I will start with some imports to make sure I have all the packages I will need for this to work:

import datetime, os, shutil, subprocess

Next, I like to specify strings as constants early on in the script. This way I can easily change it later if I want to re-use the script for a similar purpose. For this script this includes the username, the command to execute, date formats that will be used for parsing input and controlling output later, the path within each backup to find the desired file, and the destination directory:

username = getpass.getuser()

list_backups = [ "/usr/bin/tmutil", "listbackups" ]

short_date_format = "%Y-%m-%d"
date_format = "{}-%H%M%S".format(short_date_format)

file_of_interest_path_format = "{}/{}/Users/{}/Music/iTunes/iTunes Library.itl"
dest_directory = "/Users/{}/Music/iTunes/Previous iTunes Libraries".format(username)

Now the real processing begins by retrieving the list of all backups and turning it into a native Python list. Note that result contains a single string with linefeeds, so we must split on '\n' characters and strip off the last element in the list (which will be a blank line):

result = subprocess.check_output(list_backups)
backups = result.split('\n')[0:-1]

I could simply use this list as-is but this would actually retrieve more entries than I care about. All the old entries are relevant, but newer entries are stored daily (within the last month) and hourly (within the last 24 hours). I only need a weekly copy as I don't listen to songs more than once every two weeks (I have a smart playlist that ensures anything in "Recently Played" is not in the list). I also happen to have some gaps in my history where I was traveling and did not have access to Time Machine, so I want to make sure I minimize gaps between backups.

I am using the following logic to decide which backups to retrieve as I iterate over the list of backups:

  1. if the previous backup is more than 6 days ago, keep this one
  2. if the previous backup is more than 9 days ago, keep the previous one even if it wouldn't have otherwise been kept and keep this one
  3. ... otherwise, do not keep this one

In this loop I am also building a map of backup timestamps to paths in Time Machine for quick lookups later.

Here's the loop:

data = {}
to_retrieve = []
last_seen = datetime.datetime.strptime("1984-01-24", short_date_format)
last_to_retrieve = last_seen
for backup in backups:
    date_raw = backup.split("/")[-1]
    date = datetime.datetime.strptime(date_raw, date_format)
    data[date] = backup
    delta = date - last_to_retrieve
    print "{} (delta={})".format(date_raw, delta.days)
    if (delta.days > 6):
        if (delta.days > 9 and last_seen != last_to_retrieve):
            to_retrieve.append(last_seen)
        to_retrieve.append(date)
        last_to_retrieve = date
    last_seen = date

Now data contains the map of datetime objects to pathnames and to_retrieve contains a list of the backups I want to retreve.

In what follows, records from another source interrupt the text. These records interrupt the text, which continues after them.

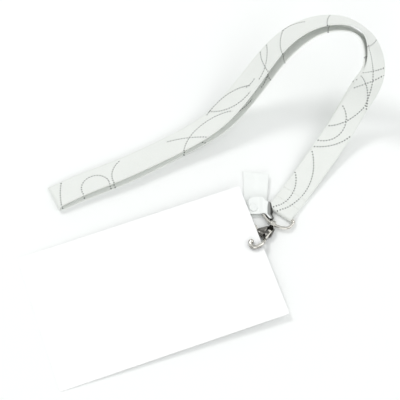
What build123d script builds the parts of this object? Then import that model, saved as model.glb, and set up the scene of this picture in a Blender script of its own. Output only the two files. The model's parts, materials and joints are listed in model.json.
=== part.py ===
from build123d import *
from math import asin, cos, degrees, radians, sin
import os

# A neck lanyard laid on a table with a large event pass on its hook.
# Millimetres, +Z up. The origin is on the table, under the middle of the whole layout.
# Places are given from a datum on the table and shifted to that origin by on_table().

os.makedirs("parts", exist_ok=True)

# ---------------------------------------------------------------- driving dimensions
origin_x = 2.06           # middle of the layout, from the datum
origin_y = -12.72

ribbon_width = 20.0
ribbon_thick = 0.8
layer_gap = 0.1           # between stitched layers
section_step = 9.0        # spacing of the sections along a run of the ribbon

wire_d = 2.2              # D-ring wire
ring_slack = 1.6          # the D-ring's inside is this much wider than the ribbon
ring_depth = 11.2         # bar to the middle of the curve, centre lines
ring_leg = 6.5            # straight side of the D-ring, before its shoulder
ring_corner = 1.3
ring_shoulder = 4.5
ring_shift = 0.5          # the ribbon's end lies off the middle of the bar
bar_clearance = 0.15      # ribbon to bar

eye_clearance = 0.25      # swivel eye to D-ring wire
eye_wall = 1.45
eye_round = 0.4
eye_width = 3.4
post_r = 0.95
post_clearance = 0.06
head_r = 1.6
head_thick = 1.1
head_gap = 0.1            # collar to the post's head
head_taper = 12
head_clearance = 0.3      # window to head, at each side
post_root = 0.5           # the post starts this deep in the eye

collar_r = 2.4
collar_start = 2.95       # from the middle of the eye
collar_length = 2.6
window_length = 2.0
body_inset = 0.3          # the flat body starts this far inside the collar
body_round = 0.7
cut_over = 1.0            # cuts run this far past the metal
hook_thick = 2.2
spine_width = 2.6
spine_end = 14.0
claw_r = 1.05
claw_bulb_r = 1.75
fork_gap = 1.3
lever_thick = 1.1
pin_r = 0.6
pin_clearance = 0.05
pin_proud = 0.12          # each end of the pin stands out of the fork
boss_r = 1.9

pass_width = 169.0
pass_height = 104.5
pass_thick = 0.8
pass_corner = 1.2
hole_clearance = 0.95     # hole of the pass to the claw's bar
hole_inset = 7.0          # middle of the hole, from the edge
hole_offset = 7.8         # and off the middle of that edge
pass_clearance = 0.037    # underside of the pass to the hook's body, at the hole
bulb_clearance = 0.213    # top of the pass to the claw's bulb

tab_thick = 0.7
tab_width = 18.8
tab_length = 38.0
tab_taper = 3.2           # the tab narrows towards the D-ring
tab_slant = 4.0           # its far end is cut at a slant
flap_width = 13.0
snap_r = 3.2
snap_post_r = 0.7

# ---------------------------------------------------------------- places and directions
heading_strap = -126.0    # way the strap points at its D-ring, in plan
heading_hook = -117.0     # way the hook points, in plan
ring_tilt = 5.4           # rise of the D-ring away from its bar
knuckle_angle = 2.0       # where the hook sits on the curve of the D-ring
bar_x = 58.4
bar_y = -11.0

pass_turn = 19.2          # way of the pass's long side, in plan


def on_table(x, y, z=0.0):
    """A point given from the datum, in the part's own frame."""
    return Vector(x - origin_x, y - origin_y, z)


def heading(angle, rise=0.0):
    """Unit vector that points along a plan angle and climbs by rise degrees."""
    flat = cos(radians(rise))
    return Vector(flat * cos(radians(angle)), flat * sin(radians(angle)), sin(radians(rise)))


up = Vector(0, 0, 1)
wire_r = wire_d / 2
wrap_r = wire_r + bar_clearance + ribbon_thick / 2
bar_z = ribbon_thick / 2 + wrap_r
bar_centre = on_table(bar_x, bar_y, bar_z)
strap_way = heading(heading_strap)
bar_way = heading(heading_strap + 90)

# ---------------------------------------------------------------- neck strap
# Each station is the middle of the ribbon and its bank in degrees: a bank lowers the edge
# on the outside of the loop. Both runs go from the neck fold to the D-ring.
upper_run = [
    (-105.5, 1.0, 3.4, 12),
    (-88.0, 9.5, 4.6, 14),
    (-62.0, 20.5, 5.8, 16),
    (-33.0, 34.5, 6.8, 17),
    (-8.0, 47.5, 9.0, 18),
    (10.0, 58.5, 13.5, 18),
    (25.5, 72.0, 21.5, 19),
    (39.0, 85.5, 32.5, 22),
    (52.5, 98.0, 46.0, 25),
    (68.0, 107.0, 58.5, 28),
    (87.5, 111.0, 67.5, 34),
    (106.0, 108.5, 71.0, 44),
    (118.0, 102.0, 69.5, 53),
    (124.5, 92.5, 62.0, 46),
    (126.0, 82.5, 49.5, 39),
    (121.5, 74.0, 35.5, 32),
    (114.0, 65.5, 24.0, 25),
    (103.5, 51.0, 13.0, 17),
    (91.0, 34.0, 6.8, 9),
    (79.5, 18.0, 3.6, 3),
]
lower_run = [
    (-105.5, 0.5, 0.4, 0),
    (-88.0, 9.0, 0.4, 0),
    (-62.0, 20.5, 0.4, 0),
    (-33.0, 35.5, 0.4, 0),
    (-8.0, 49.0, 1.4, 3),
    (11.5, 58.5, 6.5, 9),
    (27.0, 70.0, 14.5, 15),
    (41.0, 82.5, 26.0, 20),
    (55.0, 94.5, 39.5, 24),
    (70.0, 103.0, 52.5, 28),
    (87.5, 107.5, 62.5, 34),
    (104.0, 105.5, 66.8, 44),
    (115.5, 99.6, 66.3, 53),
    (121.6, 91.2, 59.6, 46),
    (123.4, 82.0, 47.4, 39),
    (119.6, 74.3, 34.2, 32),
    (112.8, 66.0, 22.7, 25),
    (103.0, 51.2, 11.4, 17),
    (91.0, 34.0, 5.4, 9),
    (79.5, 18.0, 2.4, 3),
]
seam_near = 8.0           # the layers lie flat between these two distances from the bar
seam_far = 21.0
hem_length = 23.0
hem_middle = 8.0          # the hem's sections, back from the bar
hem_end = 3.0
rise_start = 4.0          # the ribbon comes off the bar's top here
lower_end = 4.4

rest_z = ribbon_thick / 2  # middle of a ribbon that lies on the table


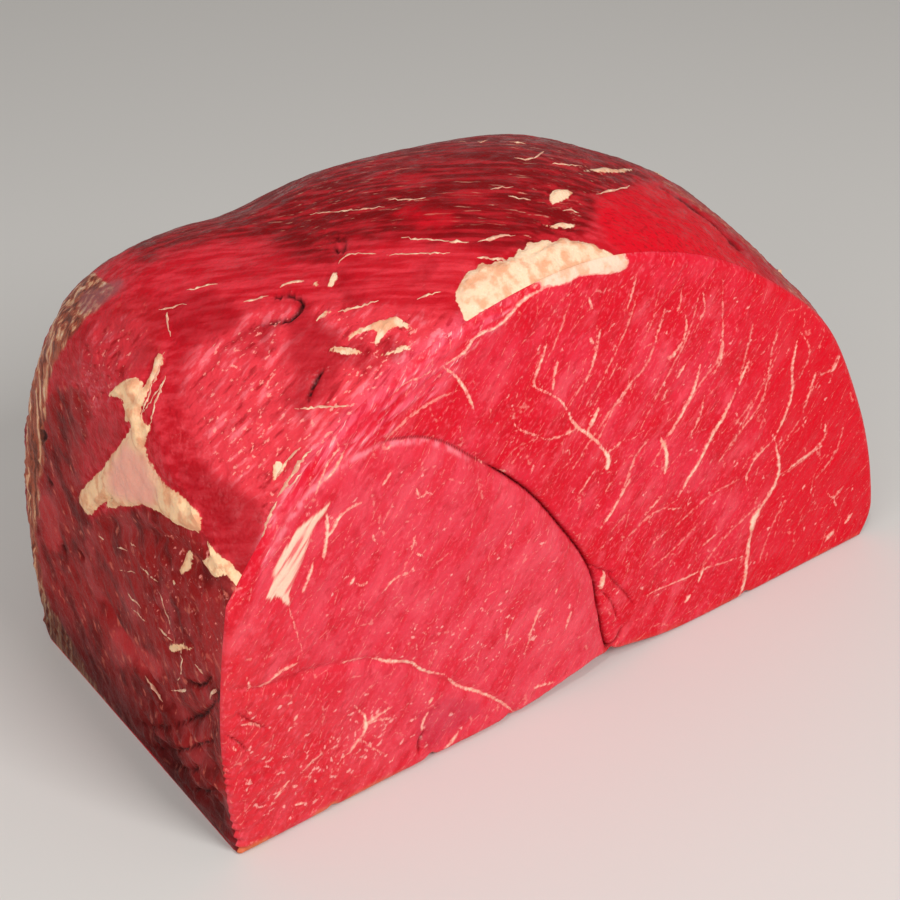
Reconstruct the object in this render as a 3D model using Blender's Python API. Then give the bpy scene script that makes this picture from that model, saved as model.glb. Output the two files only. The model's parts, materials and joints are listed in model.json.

The next step actually retrieves the desired backups. You could just iterate over the list and grab them, but I have one additional complication: I changed the name of my computer a while back. This affects the path within the backup that I need to use to find the right file.

The overall path looks like this:

/Volumes/<...>/mymac/<date string>/<computer name>/Users/<username>/<...>

I will store the name of the computer from the path given in the results from the tmutil command ('mymac' above) and use it if it exists in each backup. If it doesn't exist, then I will grab the first (only) name that doesn't start with '.' found when getting a directory list of the path up to the field... this will be the no-longer-used computer name.

Here's the loop:

expected_machine_name = backups[0].split('/')[-2]
for s in to_retrieve:
    path = data[s]
    machine_names = os.listdir(path)
    if expected_machine_name in machine_names:
        machine_name = expected_machine_name
    else:
        machine_name = [ x for x in machine_names if x.find('.') != 0 ][0]
    src_filename = file_of_interest_path_format.format(data[s], machine_name, username)
    dest_filename = "{}/iTunes Library {}.itl".format(dest_directory, s.strftime(short_date_format))
    print "copy from {} to {}".format(src_filename, dest_filename)
    shutil.copyfile(src_filename, dest_filename)

This program now retrieves all the desired copies of the .itl file and places them in Previous iTunes Libraries. Each one has been renamed to include the date of the backup in the filename.